NET WORTH: Unknown
SOURCE OF WEALTH: Goldman Sachs, Satter Investment Management
FUNDING AREAS: Education & Youth, Human Rights & Democracy, Arts & Culture, Health & Human Services, Environment & Species
OVERVIEW: Muneer Satter and his wife Kristen Hertel move their philanthropy through the Chicago-based Satter Foundation, which aims “to create real and sustainable change in the lives of people and in the environment we all share.” Since its inception in 1997, the foundation has awarded over $45 million in grants. Satter and Hertel’s alma maters and the greater Chicago area are priorities of this foundation.
BACKGROUND: Born in Texas, Muneer Satter received a B.A. from Northwestern University and J.D. and MBA degrees from Harvard. Satter joined Goldman Sachs in 1988 and moved to London in 1992 to launch the firm’s European merchant banking division. Satter returned to New York in 1997 to head the firm’s mezzanine fund, which eventually became the largest fund of its kind. Satter retired from Goldman Sachs in 2012 and started his own firm, Satter Investment Management, which specializes in healthcare companies. Muneer’s wife, Kristen Hertel, is also a graduate of Northwestern University.
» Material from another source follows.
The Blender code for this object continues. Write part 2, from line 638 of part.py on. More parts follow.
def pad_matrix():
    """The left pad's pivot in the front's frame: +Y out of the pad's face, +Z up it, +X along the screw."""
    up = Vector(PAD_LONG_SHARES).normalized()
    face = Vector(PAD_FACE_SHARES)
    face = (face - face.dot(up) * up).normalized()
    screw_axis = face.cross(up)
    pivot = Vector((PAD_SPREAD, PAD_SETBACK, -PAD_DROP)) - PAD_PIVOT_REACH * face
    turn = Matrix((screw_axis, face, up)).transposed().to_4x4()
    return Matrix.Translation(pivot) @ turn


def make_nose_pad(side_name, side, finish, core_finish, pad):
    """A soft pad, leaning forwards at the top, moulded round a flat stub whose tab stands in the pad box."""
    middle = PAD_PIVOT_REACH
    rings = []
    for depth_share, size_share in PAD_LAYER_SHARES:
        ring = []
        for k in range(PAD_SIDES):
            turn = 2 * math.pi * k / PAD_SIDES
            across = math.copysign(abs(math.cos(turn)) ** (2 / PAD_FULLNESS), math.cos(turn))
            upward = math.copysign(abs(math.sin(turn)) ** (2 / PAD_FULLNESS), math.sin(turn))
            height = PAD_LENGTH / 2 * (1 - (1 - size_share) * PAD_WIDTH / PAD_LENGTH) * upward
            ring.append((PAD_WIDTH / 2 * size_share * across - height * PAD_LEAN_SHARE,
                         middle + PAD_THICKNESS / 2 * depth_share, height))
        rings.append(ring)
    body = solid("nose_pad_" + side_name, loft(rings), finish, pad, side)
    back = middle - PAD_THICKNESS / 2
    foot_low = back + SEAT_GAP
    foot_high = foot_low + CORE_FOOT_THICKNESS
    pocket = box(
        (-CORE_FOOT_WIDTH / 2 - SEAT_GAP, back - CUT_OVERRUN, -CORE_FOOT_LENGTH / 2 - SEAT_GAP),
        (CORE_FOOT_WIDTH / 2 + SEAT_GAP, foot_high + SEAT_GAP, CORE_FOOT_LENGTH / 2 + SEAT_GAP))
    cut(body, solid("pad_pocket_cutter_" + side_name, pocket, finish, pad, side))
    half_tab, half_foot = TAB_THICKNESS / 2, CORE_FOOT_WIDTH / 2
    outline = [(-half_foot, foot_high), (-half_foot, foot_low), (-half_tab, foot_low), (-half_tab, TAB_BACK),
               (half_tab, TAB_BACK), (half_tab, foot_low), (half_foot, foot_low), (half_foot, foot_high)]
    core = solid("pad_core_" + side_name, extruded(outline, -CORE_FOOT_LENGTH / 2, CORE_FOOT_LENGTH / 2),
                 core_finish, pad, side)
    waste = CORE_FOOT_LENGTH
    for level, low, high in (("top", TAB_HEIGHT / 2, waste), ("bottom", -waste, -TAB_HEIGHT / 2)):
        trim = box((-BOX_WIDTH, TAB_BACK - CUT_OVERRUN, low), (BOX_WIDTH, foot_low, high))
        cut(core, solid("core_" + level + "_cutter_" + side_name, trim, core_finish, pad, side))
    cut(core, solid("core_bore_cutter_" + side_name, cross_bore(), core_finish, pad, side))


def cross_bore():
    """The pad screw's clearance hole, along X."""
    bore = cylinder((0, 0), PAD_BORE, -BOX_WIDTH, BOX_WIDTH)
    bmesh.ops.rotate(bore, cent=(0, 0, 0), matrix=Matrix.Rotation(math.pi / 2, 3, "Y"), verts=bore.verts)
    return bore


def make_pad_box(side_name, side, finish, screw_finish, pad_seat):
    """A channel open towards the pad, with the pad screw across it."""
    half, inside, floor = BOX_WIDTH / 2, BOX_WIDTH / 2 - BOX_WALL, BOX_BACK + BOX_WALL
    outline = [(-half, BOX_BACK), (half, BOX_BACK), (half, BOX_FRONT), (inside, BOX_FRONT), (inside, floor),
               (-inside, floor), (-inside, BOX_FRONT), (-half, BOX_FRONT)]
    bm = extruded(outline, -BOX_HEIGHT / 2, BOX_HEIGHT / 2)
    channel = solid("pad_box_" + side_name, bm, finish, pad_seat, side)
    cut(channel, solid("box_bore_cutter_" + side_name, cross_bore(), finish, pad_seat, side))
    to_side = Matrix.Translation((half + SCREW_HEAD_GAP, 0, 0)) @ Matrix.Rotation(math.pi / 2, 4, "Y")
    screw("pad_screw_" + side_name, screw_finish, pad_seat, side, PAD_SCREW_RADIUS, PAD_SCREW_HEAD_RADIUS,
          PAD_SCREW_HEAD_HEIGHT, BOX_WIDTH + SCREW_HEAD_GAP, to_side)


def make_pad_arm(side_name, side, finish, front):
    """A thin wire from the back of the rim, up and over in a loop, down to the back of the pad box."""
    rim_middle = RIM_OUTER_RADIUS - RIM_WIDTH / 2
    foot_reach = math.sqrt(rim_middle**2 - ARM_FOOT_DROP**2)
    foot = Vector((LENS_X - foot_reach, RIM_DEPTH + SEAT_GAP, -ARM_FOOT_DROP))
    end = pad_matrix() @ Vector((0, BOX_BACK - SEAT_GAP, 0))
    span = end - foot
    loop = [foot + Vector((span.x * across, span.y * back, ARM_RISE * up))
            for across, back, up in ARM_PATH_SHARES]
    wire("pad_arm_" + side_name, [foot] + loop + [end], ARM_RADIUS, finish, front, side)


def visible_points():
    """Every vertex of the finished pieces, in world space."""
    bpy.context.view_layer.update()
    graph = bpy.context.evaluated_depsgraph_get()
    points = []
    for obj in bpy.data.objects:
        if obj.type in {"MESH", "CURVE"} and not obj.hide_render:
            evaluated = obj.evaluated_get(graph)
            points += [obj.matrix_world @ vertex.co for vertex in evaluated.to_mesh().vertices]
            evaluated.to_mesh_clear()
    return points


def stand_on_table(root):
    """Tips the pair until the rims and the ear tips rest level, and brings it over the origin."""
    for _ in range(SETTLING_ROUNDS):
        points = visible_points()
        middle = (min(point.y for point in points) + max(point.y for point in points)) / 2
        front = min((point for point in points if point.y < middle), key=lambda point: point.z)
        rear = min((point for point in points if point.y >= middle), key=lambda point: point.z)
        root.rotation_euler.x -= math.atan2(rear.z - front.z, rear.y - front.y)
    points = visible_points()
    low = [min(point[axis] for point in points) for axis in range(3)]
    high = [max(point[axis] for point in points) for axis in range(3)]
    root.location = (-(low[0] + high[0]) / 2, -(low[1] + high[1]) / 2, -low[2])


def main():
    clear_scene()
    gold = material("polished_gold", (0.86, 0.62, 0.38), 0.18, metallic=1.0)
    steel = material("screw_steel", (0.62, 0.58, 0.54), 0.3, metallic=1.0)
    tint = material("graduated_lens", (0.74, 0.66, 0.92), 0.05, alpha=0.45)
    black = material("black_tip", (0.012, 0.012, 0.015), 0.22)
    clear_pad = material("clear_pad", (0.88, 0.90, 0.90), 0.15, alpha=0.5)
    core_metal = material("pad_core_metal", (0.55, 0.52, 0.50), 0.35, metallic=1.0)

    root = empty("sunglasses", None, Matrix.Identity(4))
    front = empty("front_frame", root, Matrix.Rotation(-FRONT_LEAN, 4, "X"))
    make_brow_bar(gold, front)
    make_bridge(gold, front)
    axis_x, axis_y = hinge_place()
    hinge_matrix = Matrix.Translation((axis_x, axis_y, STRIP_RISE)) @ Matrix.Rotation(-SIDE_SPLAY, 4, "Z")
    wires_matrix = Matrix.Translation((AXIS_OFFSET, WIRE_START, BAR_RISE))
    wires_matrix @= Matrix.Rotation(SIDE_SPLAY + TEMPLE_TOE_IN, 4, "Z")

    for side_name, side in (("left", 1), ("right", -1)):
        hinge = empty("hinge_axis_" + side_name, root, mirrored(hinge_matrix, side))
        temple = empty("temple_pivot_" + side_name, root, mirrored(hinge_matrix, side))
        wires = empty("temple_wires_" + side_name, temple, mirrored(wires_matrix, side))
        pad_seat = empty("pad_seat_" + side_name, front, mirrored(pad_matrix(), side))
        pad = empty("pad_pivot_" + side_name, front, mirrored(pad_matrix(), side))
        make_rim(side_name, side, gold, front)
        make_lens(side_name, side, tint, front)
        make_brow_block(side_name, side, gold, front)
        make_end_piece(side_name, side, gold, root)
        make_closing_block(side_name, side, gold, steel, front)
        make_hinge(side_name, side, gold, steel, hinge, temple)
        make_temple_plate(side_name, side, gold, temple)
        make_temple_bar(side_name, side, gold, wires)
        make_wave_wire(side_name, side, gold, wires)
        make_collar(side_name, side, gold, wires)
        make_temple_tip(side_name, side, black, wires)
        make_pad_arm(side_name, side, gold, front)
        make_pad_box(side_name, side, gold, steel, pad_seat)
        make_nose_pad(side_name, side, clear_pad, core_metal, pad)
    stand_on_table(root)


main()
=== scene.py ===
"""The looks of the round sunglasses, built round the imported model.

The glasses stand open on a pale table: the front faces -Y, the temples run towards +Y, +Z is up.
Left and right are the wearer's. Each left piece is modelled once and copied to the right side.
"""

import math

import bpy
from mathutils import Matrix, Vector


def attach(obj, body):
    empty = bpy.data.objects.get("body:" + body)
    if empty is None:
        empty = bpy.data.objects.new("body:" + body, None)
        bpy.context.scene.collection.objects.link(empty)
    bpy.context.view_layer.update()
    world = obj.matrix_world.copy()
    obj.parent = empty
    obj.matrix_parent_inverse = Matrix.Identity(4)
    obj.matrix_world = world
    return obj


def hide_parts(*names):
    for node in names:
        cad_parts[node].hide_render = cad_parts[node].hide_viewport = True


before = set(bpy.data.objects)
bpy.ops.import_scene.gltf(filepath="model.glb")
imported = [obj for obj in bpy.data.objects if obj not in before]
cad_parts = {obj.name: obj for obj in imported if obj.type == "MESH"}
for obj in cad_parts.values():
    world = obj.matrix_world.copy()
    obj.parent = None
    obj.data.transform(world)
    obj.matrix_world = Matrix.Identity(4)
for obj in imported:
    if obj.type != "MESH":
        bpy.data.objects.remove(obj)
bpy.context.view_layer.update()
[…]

EDUCATION & YOUTH: Satter and Hertel’s K-12 education funding has prioritized charter schools in the Chicago area and organizations that support underserved children and youth. They have supported New Schools for Chicago, which opens and supports charter and district-run schools. Additional past grantees include Junior Achievement, the Chicago-based Noble Network of Charter Schools, Room to Read, and the Ounce of Prevention Fund.
The couple’s higher education funding has prioritized their alma maters—Northwestern and Harvard. In 2015 they granted $10.5 million to Northwestern, most of which was directed toward a scholarship program at the Feinberg School of Medicine. At Harvard, the couple has supported the the law and business schools.
HUMAN RIGHTS & DEMOCRACY: The Satter Foundation’s giving in the areas of human rights and democracy reflect Muneer Satter’s roots; his father was an immigrant from India, and his mother was a civil rights activist. The couple’s top concerns in this funding area are human rights, disaster relief and economic opportunity. One past grantee, Samasource, “connects low-income people in Kenya, Uganda, India and Haiti to internet-based work to help them move out of poverty.” Other past grantees include Human Rights Watch and AmeriCares.
ARTS & CULTURE: Satter and Hertel’s giving in the area of arts and culture prioritizes the Chicago area. Past grantees include the Chicago Botanical Garden, the Chicago Symphony Orchestra, the Chicago Zoological Society, the Joffrey Ballet, and the Lyric Opera of Chicago.
HEALTH & HUMAN SERVICES: Much of the couple’s health and human services grantmaking has also been directed toward Chicago-based organizations. Grantees have included Lurie Children’s Hospital, the Northwestern Medicine Health System, the Rehabilitation Institute of Chicago and the Greater Chicago Food Depository. Outside of Chicago, the couple has supported the Friedman Brain Institute, the Mayo Clinic the United Way and the Robin Hood Foundation.
ENVIRONMENT & SPECIES: The Satter Foundation supports environmental causes broadly. Priorities have included land and resource conservation, as well as support for endangered wildlife. One grantee, the Wildlife Conservation Society, used funding to support its India Tiger Program, which aims to “enable tigers and people to live harmoniously in India.” Another grantee, the Trust for Public Land, created the 606, a trail system for biking, running and walking that connects four Chicago neighborhoods.
LOOKING FORWARD: Through their foundation, Satter and Hertel will likely continue to support their targeted initiatives, prioritizing organizations operating in the Chicago area.